Sheboygan's St. Nicholas Hospital had humble beginnings in a home in 1890

SHEBOYGAN — Authorities of the Hospital Sisters of St. Francis in Springfield, Illinois, desiring to extend their work of charity among the sick and afflicted in imitation of their patron, St. Francis of Assissi, sent four Sisters to Sheboygan in 1890 to establish a hospital, a clipping provided by Sheboygan County Historical Research Center said.

The first hospital was a two-story brick building on North Ninth Street, formerly home of the Rev. Strickner.

Year by year, improvements were made to the facilities: a laundry and chapel in 1910; a laboratory and X-ray department in 1916; and the Anna Reiss Home for the Aged in 1918.

It eventually gave way to a modern building erected in 1924.

By 1939, St. Nicholas Hospital and the Anna Reiss Home occupied a full city block off Superior Avenue. In the years that followed, the Anna Reiss Home was closed because of changing regulations, according to the St. Nicholas history page on its website.

A new $400,000 addition to St. Nicholas Hospital was announced in May 1940, the Sheboygan Press reported.

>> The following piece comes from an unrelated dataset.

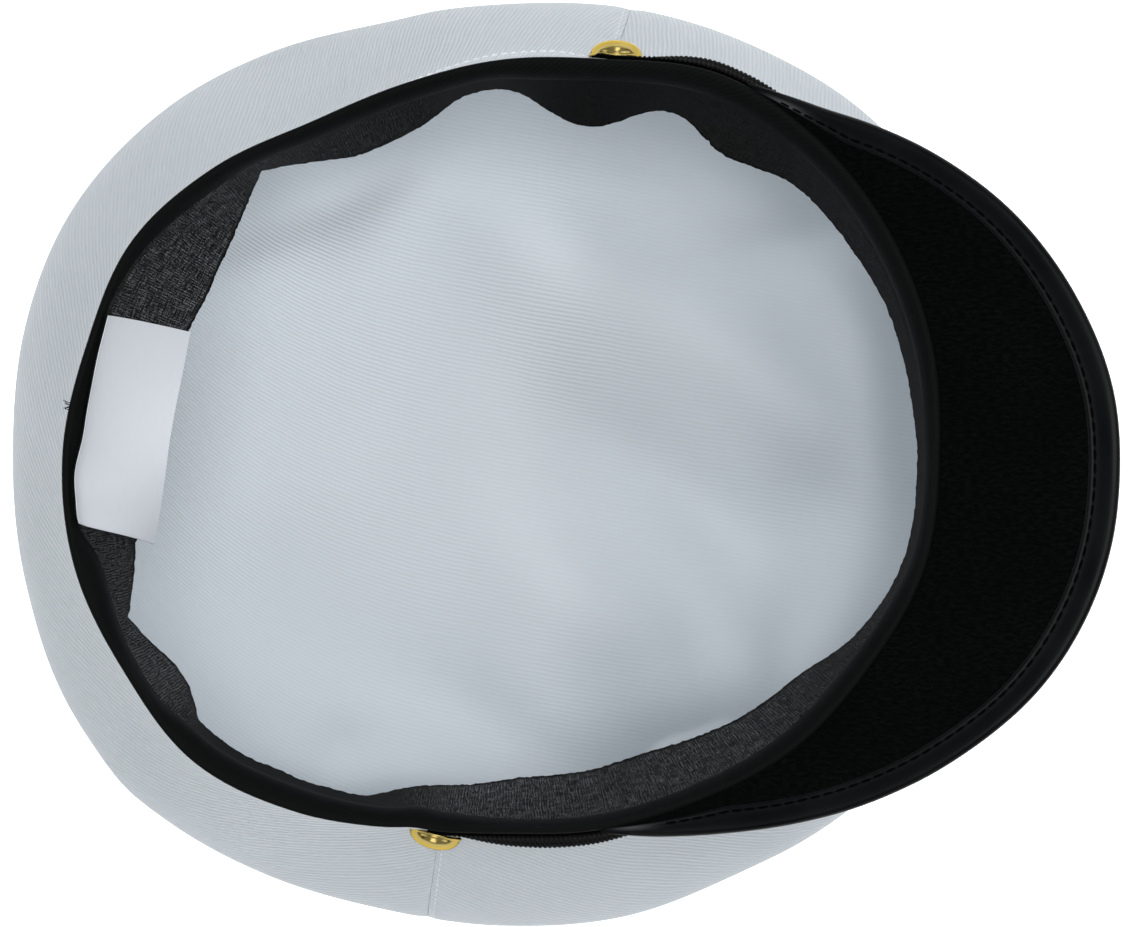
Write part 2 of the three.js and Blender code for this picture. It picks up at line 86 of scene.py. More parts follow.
# dents and soft folds of the side wall: angle, half width, depth, how far down the wall
SIDE_DENTS = [
    (121, 9, -2.2, 0.72), (99, 7, 1.4, 0.70), (52, 8, -1.6, 0.70), (150, 12, -1.2, 0.60),
    (200, 14, -1.4, 0.55), (221, 6, 1.4, 0.80), (243, 8, -1.5, 0.66), (294, 7, -2.4, 0.62),
    (306, 6, 1.5, 0.74), (345, 10, -1.2, 0.70), (20, 10, 1.0, 0.72),
]

# folds of the top panel, from AXIS: x, y, direction, half length, half width, height
TOP_FOLDS = [
    (8.6, -57.3, 93, 32.3, 18.8, 7.78), (5.8, 41.0, 82, 47.8, 24.3, 6.98),
    (1.8, 12.6, 69, 67.4, 29.4, 6.74), (13.1, 45.9, 136, 30.9, 14.7, 6.50),
    (44.9, 20.2, 73, 62.1, 29.8, 5.88), (70.8, 10.5, 140, 42.5, 11.7, 5.84),
    (36.2, -42.9, 164, 59.7, 20.2, 5.72), (-69.0, -78.8, 177, 60.0, 9.5, 5.27),
    (16.6, -30.5, 140, 27.0, 12.4, 4.54), (33.1, -3.4, 145, 32.5, 10.8, -4.54),
    (-22.1, 81.9, 17, 58.0, 10.0, 4.54), (80.3, 53.3, 102, 8.1, 29.9, -4.41),
    (43.0, -76.3, 29, 27.4, 11.2, -4.41), (-14.9, 76.3, 153, 42.0, 11.0, -4.22),
    (27.1, 84.3, 160, 57.9, 8.6, 4.12), (73.8, -11.9, 139, 14.4, 21.1, -4.03),
    (-39.5, 58.2, 30, 18.6, 9.0, 4.00), (69.2, -47.4, 78, 27.0, 9.6, -3.78),
    (40.4, 75.1, 170, 41.4, 10.1, -3.63), (-80.8, -39.1, 136, 51.1, 22.8, -3.58),
    (-54.5, 52.3, 31, 49.8, 10.6, -3.49), (49.3, -13.7, 114, 32.5, 11.5, -3.40),
    (-45.2, 59.3, 24, 24.6, 5.4, 3.24), (51.8, -60.2, 114, 31.5, 7.6, -3.08),
    (6.3, -68.5, 149, 25.1, 9.2, -2.88), (37.3, -71.8, 144, 21.8, 10.5, -2.87),
    (-48.7, 66.6, 33, 16.3, 10.3, 2.82), (90.1, 25.1, 100, 26.6, 10.1, 2.80),
    (-39.2, -72.5, 84, 8.0, 7.4, -2.77), (-15.3, 72.3, 160, 40.0, 11.3, 2.65),
    (57.6, -44.2, 16, 25.1, 11.7, -2.53), (39.8, -59.8, 116, 29.0, 12.1, -2.41),
    (-35.5, 61.9, 44, 20.4, 9.4, 2.40), (-46.3, -9.0, 114, 13.2, 27.1, 1.38),
    (52.6, -35.3, 153, 28.5, 14.2, -0.59),
]
TOP_BASE, TOP_FLAT, TOP_RISE = 4.0, 14.0, 34.0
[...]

The modernization project would commemorate the hospital's Golden Jubilee.

The home that was known as St. Nicholas Hospital as it appeared in 1893.
The home that was known as St. Nicholas Hospital as it appeared in 1893.

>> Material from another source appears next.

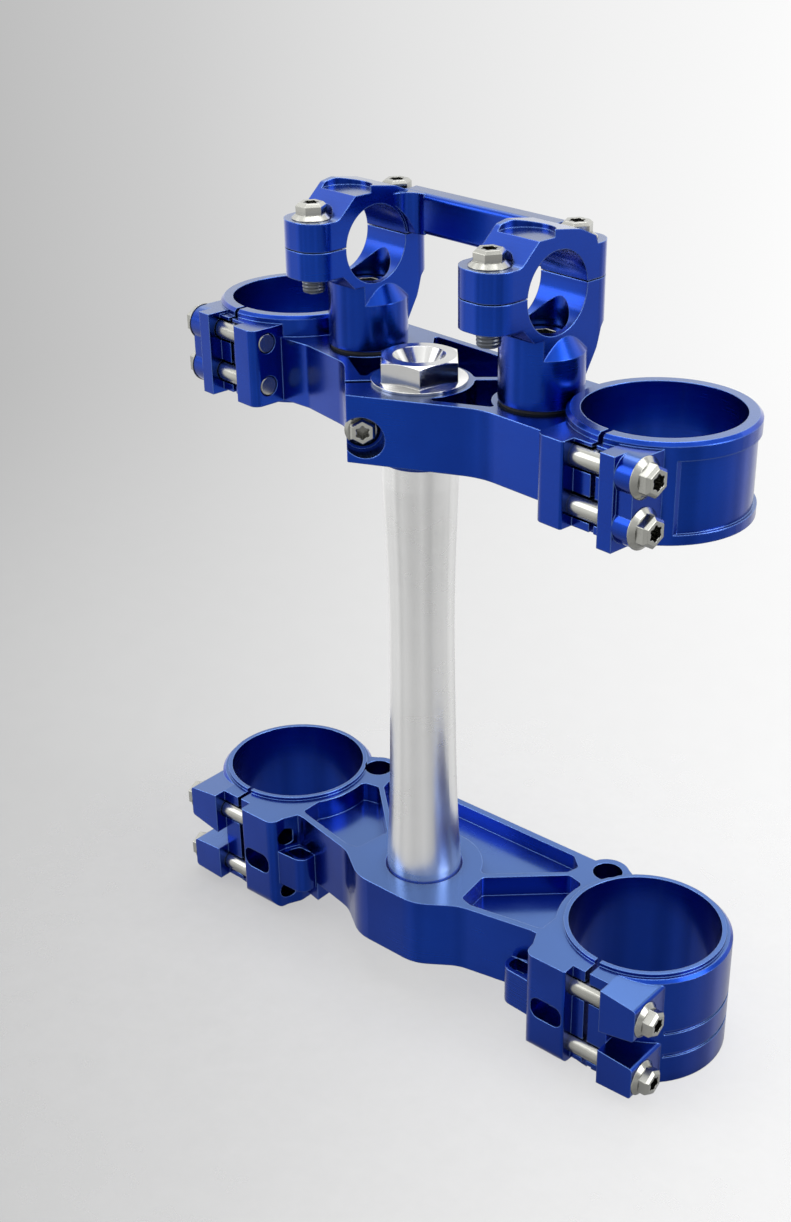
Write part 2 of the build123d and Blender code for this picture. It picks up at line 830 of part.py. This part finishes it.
# Handlebar mounts: saddle on a round post, in the upper clamp's frame
bar_bolt_ys = (bar_y - 0.6 - bar_bolt_spacing / 2, bar_y - 0.6 + bar_bolt_spacing / 2)
ear_rear = bar_bolt_ys[0] - ear_radius
ear_front = bar_bolt_ys[1] + ear_radius
post_bottom = body_top + post_rubber
mount_side_profile = [
    (ear_rear - 1, seam_height - seam_gap / 2),
    (ear_rear - 1, rear_ear_bottom),
    (post_y - post_r - ear_gusset, rear_ear_bottom),
    (post_y - post_r, rear_ear_bottom - ear_gusset),
    (post_y - post_r, saddle_bottom),
    (post_y, saddle_bottom),
    (post_y, flare_bottom),
    (post_y + post_r - 4.6, flare_bottom),
    (post_y + post_r + 0.3, flare_bottom + 8.5),
    (post_y + post_r + 2.8, front_ear_bottom - 2.7),
    (ear_front + 1, front_ear_bottom),
    (ear_front + 1, seam_height - seam_gap / 2),
]
mount_side_radii = [0, 1, 1.5, 3, 0, 0, 0, 0, 8, 3, 1, 0]
cap_side_profile = [
    (ear_rear - 1, seam_height + seam_gap / 2),
    (ear_rear - 1, cap_ear_top),
    (bar_bolt_ys[0] + 3.6, cap_ear_top),
    (bar_y - 7.5, cap_crown - 0.9),
    (bar_y - 2.5, cap_crown),
    (bar_y + 10, cap_crown - 2),
    (bar_bolt_ys[1] - 2.2, cap_crown - 5.6),
    (bar_bolt_ys[1] - 1.2, cap_front_top),
    (ear_front + 1, cap_front_top),
    (ear_front + 1, seam_height + seam_gap / 2),
]


def ear_plan(plane, side):
    """Plan of a mount or cap: straight sides with rounded ears about the bolts."""
    with BuildSketch(plane) as sketch:
        with Locations((side * mount_x, (ear_rear + ear_front) / 2)):
            RectangleRounded(mount_width, ear_front - ear_rear, ear_radius)
    return sketch.sketch


for side, side_name in side_names.items():
    with BuildPart() as bar_mount:
        mount_top = seam_height - seam_gap / 2
        extrude(ear_plan(upper.offset(flare_bottom), side), amount=mount_top - flare_bottom)
        profile = outline(across(upper, side * mount_x), mount_side_profile, mount_side_radii)
        extrude(profile, amount=mount_width, both=True, mode=Mode.INTERSECT)
        # Below the gusset of the rear ear the saddle's back follows the round post
        with BuildSketch(upper.offset(flare_bottom)) as back:
            with Locations((side * mount_x, post_y - post_r)):
                Rectangle(2 * post_r, 2 * post_r)
            with Locations((side * mount_x, post_y)):
                Circle(post_r, mode=Mode.SUBTRACT)
        back_top = rear_ear_bottom - ear_gusset
        extrude(back.sketch, amount=back_top - flare_bottom, mode=Mode.SUBTRACT)
        post = disc(upper.offset(saddle_bottom), side * mount_x, post_y, post_r)
        extrude(post, amount=post_bottom - saddle_bottom)
        extrude(post, amount=post_shoulder, taper=post_shoulder_taper)
        extrude(
            disc(across(upper, side * mount_x), bar_y, bar_height, bar_r),
            amount=mount_width,
            both=True,
            mode=Mode.SUBTRACT,
        )
        extrude(
            disc(upper.offset(mount_counterbore_floor), side * mount_x, post_y, mount_counterbore_r),
            amount=bar_height,
            mode=Mode.SUBTRACT,
        )
        extrude(
            disc(upper.offset(post_bottom), side * mount_x, post_y, mount_bolt_r + hole_clearance),
            amount=bar_height,
            mode=Mode.SUBTRACT,
        )
        for y in bar_bolt_ys:
            extrude(
                disc(upper.offset(bar_hole_bottom), side * mount_x, y, bar_bolt_r + thread_clearance),
                amount=bar_height,
                mode=Mode.SUBTRACT,
            )
    bar_mount.part.label = f"bar_mount_{side_name}"
    export_step(bar_mount.part, f"parts/bar_mount_{side_name}.step")

with BuildPart() as handlebar_clamp:
    for side in (-1, 1):
        with BuildPart(mode=Mode.PRIVATE) as cap:
            extrude(ear_plan(upper.offset(seam_height + seam_gap / 2), side), amount=cap_crown)
            profile = outline(
                across(upper, side * mount_x),
                cap_side_profile,
                [0, 1, 4, 2.5, 6, 6, 0.5, 0.5, 1, 0],
            )
            extrude(profile, amount=mount_width, both=True, mode=Mode.INTERSECT)
        add(cap.part)
    with BuildSketch(across(upper, -mount_x)):
        with Locations((bridge_rear + bridge_depth / 2, (bridge_bottom + bridge_top) / 2)):
            RectangleRounded(bridge_depth, bridge_top - bridge_bottom, 2)
    extrude(amount=mount_spacing)
    for side in (-1, 1):
        # Concave blend between each cap's inner side and the bridge, and the scoop in the crown
        inner_side = mount_x - mount_width / 2
        blend_place = (side * (inner_side - bridge_blend / 2 + 0.5), bridge_rear - bridge_blend / 2 + 0.5)
        with BuildSketch(upper.offset(bridge_bottom)) as blend:
            with Locations(blend_place):
                Rectangle(bridge_blend + 1, bridge_blend + 1)
            with Locations((side * (inner_side - bridge_blend), bridge_rear - bridge_blend)):
                Circle(bridge_blend, mode=Mode.SUBTRACT)
        extrude(blend.sketch, amount=bridge_top - bridge_bottom)
        scoop = disc(upper.offset(scoop_floor), side * mount_x + scoop_x, scoop_y, scoop_r)
        extrude(scoop, amount=cap_crown, mode=Mode.SUBTRACT)
        # Bar bore through the cap, and clearance for the bar where the blend reaches past it
        extrude(
            disc(across(upper, side * mount_x), bar_y, bar_height, bar_r),
            amount=mount_width / 2,
            both=True,
            mode=Mode.SUBTRACT,
        )
        extrude(
            disc(across(upper, side * inner_side), bar_y, bar_height, bar_r + bar_relief),
            amount=-side * (bridge_blend + 1),
            mode=Mode.SUBTRACT,
        )
        for y, seat_height in zip(bar_bolt_ys, (cap_ear_top, cap_front_top)):
            extrude(
                disc(upper.offset(seat_height), side * mount_x, y, bar_bolt_r * collar_share + 0.4),
                amount=cap_crown,
                mode=Mode.SUBTRACT,
            )
            extrude(
                disc(upper.offset(bar_height), side * mount_x, y, bar_bolt_r + hole_clearance),
                amount=cap_crown,
                mode=Mode.SUBTRACT,
            )
handlebar_clamp.part.label = "handlebar_clamp"
export_step(handlebar_clamp.part, "parts/handlebar_clamp.step")

for side, side_name in side_names.items():
    for y, seat_height, place in zip(bar_bolt_ys, (cap_ear_top, cap_front_top), ("rear", "front")):
        seat = Plane(
            origin=upper.from_local_coords((side * mount_x, y, seat_height)),
            x_dir=upper.x_dir,
            z_dir=upper.z_dir,
        )
        length = bar_bolt_length + seat_height - cap_ear_top
        collar_bolt(seat, bar_bolt_r, length, bar_collar_r, f"bar_bolt_{side_name}_{place}")

# Rubber bushings, washer, bolt and nut that hold each mount
bush_split = body_top - bush_length
recess_floor = body_bottom + lower_recess_depth
washer_top = recess_floor - lower_bush_flange
nut_top = washer_top - washer_thickness
for side, side_name in side_names.items():
    centre = (side * mount_x, post_y)
    with BuildPart() as upper_bushing:
        extrude(disc(upper.offset(body_top), *centre, post_r - 0.6), amount=post_rubber)
        extrude(disc(upper.offset(body_top), *centre, bush_r - fit_clearance), amount=-bush_length)
        extrude(
            disc(upper.offset(bush_split), *centre, mount_bolt_r + hole_clearance),
            amount=bush_length + post_rubber,
            mode=Mode.SUBTRACT,
        )
    upper_bushing.part.label = f"upper_bushing_{side_name}"
    export_step(upper_bushing.part, f"parts/upper_bushing_{side_name}.step")

    with BuildPart() as lower_bushing:
        extrude(disc(upper.offset(recess_floor), *centre, lower_bush_r), amount=-lower_bush_flange)
        extrude(
            disc(upper.offset(recess_floor), *centre, bush_r - fit_clearance),
            amount=bush_split - bush_gap - recess_floor,
        )
        extrude(
            disc(upper.offset(washer_top), *centre, mount_bolt_r + hole_clearance),
            amount=body_top - washer_top,
            mode=Mode.SUBTRACT,
        )
    lower_bushing.part.label = f"lower_bushing_{side_name}"
    export_step(lower_bushing.part, f"parts/lower_bushing_{side_name}.step")

    with BuildPart() as mount_washer:
        extrude(disc(upper.offset(washer_top), *centre, washer_r), amount=-washer_thickness)
        extrude(
            disc(upper.offset(nut_top), *centre, mount_bolt_r + hole_clearance),
            amount=washer_thickness,
            mode=Mode.SUBTRACT,
        )
    mount_washer.part.label = f"mount_washer_{side_name}"
    export_step(mount_washer.part, f"parts/mount_washer_{side_name}.step")

    with BuildPart() as mount_nut:
        with BuildSketch(upper.offset(nut_top)):
            with Locations(centre):
                RegularPolygon(mount_nut_flats / 2, 6, major_radius=False)
                Circle(mount_bolt_r + thread_clearance, mode=Mode.SUBTRACT)
        extrude(amount=-mount_nut_height)
    mount_nut.part.label = f"mount_nut_{side_name}"
    export_step(mount_nut.part, f"parts/mount_nut_{side_name}.step")

    with BuildPart() as mount_bolt:
        head_foot = disc(upper.offset(mount_counterbore_floor), *centre, mount_bolt_head_r)
        extrude(head_foot, amount=mount_bolt_head)
        chamfer(mount_bolt.edges().group_by(Axis.Z)[-1], 0.6)
        with BuildSketch(upper.offset(mount_counterbore_floor + mount_bolt_head)):
            with Locations(centre):
                RegularPolygon(mount_bolt_r * 0.8, 6, major_radius=False)
        extrude(amount=-mount_bolt_head * 0.6, mode=Mode.SUBTRACT)
        extrude(
            disc(upper.offset(mount_counterbore_floor), *centre, mount_bolt_r),
            amount=nut_top - mount_nut_height - mount_counterbore_floor,
        )
    mount_bolt.part.label = f"mount_bolt_{side_name}"
    export_step(mount_bolt.part, f"parts/mount_bolt_{side_name}.step")
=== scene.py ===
import math

import bpy
from mathutils import Matrix, Vector


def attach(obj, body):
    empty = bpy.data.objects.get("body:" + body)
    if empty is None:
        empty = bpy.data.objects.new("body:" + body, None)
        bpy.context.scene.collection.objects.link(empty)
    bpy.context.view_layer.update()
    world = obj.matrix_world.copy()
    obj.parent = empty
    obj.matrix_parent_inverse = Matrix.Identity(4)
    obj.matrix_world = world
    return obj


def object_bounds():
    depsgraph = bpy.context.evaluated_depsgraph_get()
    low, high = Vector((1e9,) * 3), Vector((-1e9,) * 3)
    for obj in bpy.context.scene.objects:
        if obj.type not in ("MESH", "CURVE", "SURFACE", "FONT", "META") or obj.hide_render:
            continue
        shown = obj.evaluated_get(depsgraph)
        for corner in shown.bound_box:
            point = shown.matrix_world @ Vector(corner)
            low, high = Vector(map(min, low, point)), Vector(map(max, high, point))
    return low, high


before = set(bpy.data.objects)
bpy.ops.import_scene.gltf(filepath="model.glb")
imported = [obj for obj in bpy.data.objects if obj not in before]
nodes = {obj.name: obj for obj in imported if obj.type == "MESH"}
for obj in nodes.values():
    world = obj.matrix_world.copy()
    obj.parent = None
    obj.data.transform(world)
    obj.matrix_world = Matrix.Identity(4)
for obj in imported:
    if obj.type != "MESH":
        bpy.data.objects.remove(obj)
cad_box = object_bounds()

scene = bpy.context.scene
scene.view_settings.view_transform = "Standard"

# Camera at the photograph's viewing angle, in the part's frame
camera_yaw = math.radians(-41.387)
camera_pitch = math.radians(26.865)
camera_roll = math.radians(0.996)
camera_place = Vector((0.368292, -0.433021, 0.435844))
camera_lens = 49.43
camera_sensor = 36
camera_near = 0.01
camera_far = 50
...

The project included a new building 160 feet in length and five stories in height. The fifth floor would be extended over the entire length of the present building, a Sheboygan Press clipping stated.

New mechanical equipment was also planned in the project. The Press said: "The mechanical equipment includes telautographic doctors' paging system, pneumatic tubes for sending records and messages, two passenger elevators, one service elevator, five dumb waits, one reserved for the pharmacy, one for the laboratory, one each for sterile and unsterile supplies, and one for the diet kitchen. The telephone equipment will be changed to automatic dial type."

Sheboygan Press news of groundbreaking for the new $400,000 edition of St. Nicholas Hospital in May of 1940.
Sheboygan Press news of groundbreaking for the new $400,000 edition of St. Nicholas Hospital in May of 1940.

Back when Sheboygan Memorial Hospital was built, the Sheboygan Press held a campaign to gather funds for that hospital. The paper ran a similar campaign during the later part of 1940 for St. Nicholas Hospital. By December 1940, they announced that fundraising had garnered $53,000. The front-page article mentioned several donors, including Mr. and Mrs. John P. Reiss, who donated $500 for the cause.

In the early 1970s, the hospital began a comprehensive review of facilities and it was decided to build a new facility.

In 1976, ground was broken for a new Taylor Drive facility, which continues to be used today. The hospital is known today as HSHS St. Nicholas Hospital in Sheboygan.

RELATED - Woman's death sparked Sheboygan Memorial Hospital building project.

According to Sheboygan Press clippings, when patients were moved from the old facility to the new building in 1979, it was in the middle of a February blizzard. All sorts of vehicles were used to transport the patients to the new hospital. A funeral home "limousine" was used to transport babies. Some patients were transported in ambulances and some were even transported to the new building in a Sheboygan Press delivery van.

The old facility on Superior Avenue then became known as St. Nicholas Apartments following a conversion to apartments and is in use today for that purpose.